Conçu "dans un immeuble de Bône", dont il garde précieusement la photo, il fête cette année ses 50 ans. "Je suis l'incarnation de l'exil", se plaît-il à dire, "un pied sur les deux rives" et peut-être un jour "le fer de lance des contacts au-dessus de la Méditerranée". "On n'est pas nombreux à s'intéresser à ça", admet-il. "Il y a ceux dont les parents en ont trop parlé et qui ont gonflé les enfants. Mais beaucoup n'en ont pas parlé pour ne pas pénaliser leur intégration en métropole."
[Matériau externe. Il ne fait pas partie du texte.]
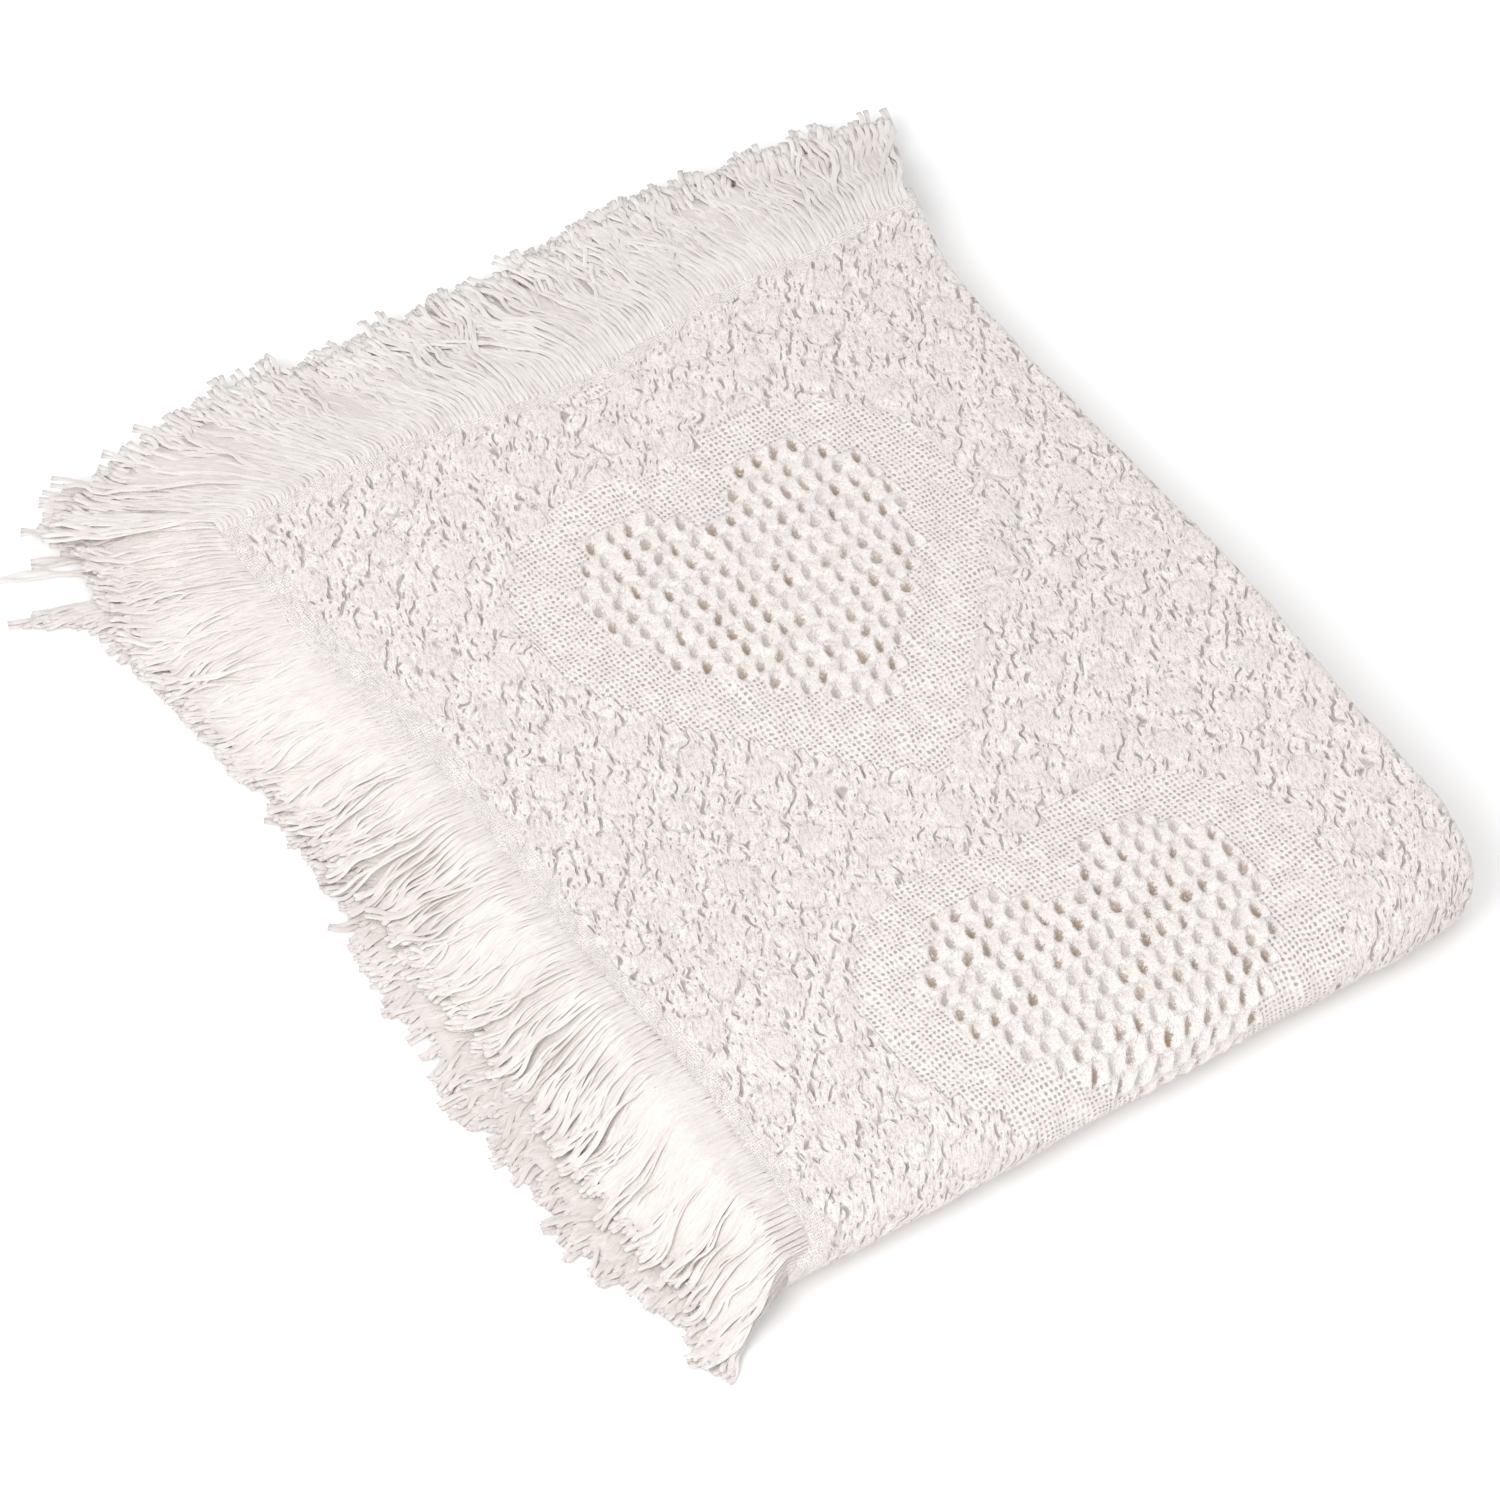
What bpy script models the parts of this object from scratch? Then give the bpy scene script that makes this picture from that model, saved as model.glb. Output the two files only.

C'est "par sa faute" que son père, Julien Fenech, est retourné en Algérie en 2006. Pour l'accompagner dans son "voyage initiatique". "Je ne voulais pas y aller, dit le père. J'ai eu la confirmation que ce n'est plus mon pays. J'aurais préféré garder mon souvenir d'avant." Les photos du périple trahissent pourtant l'émotion qu'il a ressentie sur les lieux de son enfance. Il est difficile pour ceux qui ont fait le voyage de ne pas s'émouvoir de l'accueil chaleureux des Algériens qu'ils retrouvent, aux cris de : "Bienvenue chez vous !" Certains n'iront pourtant jamais, car "ils ne veulent pas voir ce que les Arabes en ont fait", explique Pierre Massia, retourné en Algérie en 2003, à la demande de son petit-fils. "Avec mes enfants, cette mémoire va être perdue", regrette Gérard Gonzalez. Qu'en sera-t-il dans quinze ou vingt ans du besoin de mémoire ? Chez les plus jeunes générations, le désintérêt prévaut.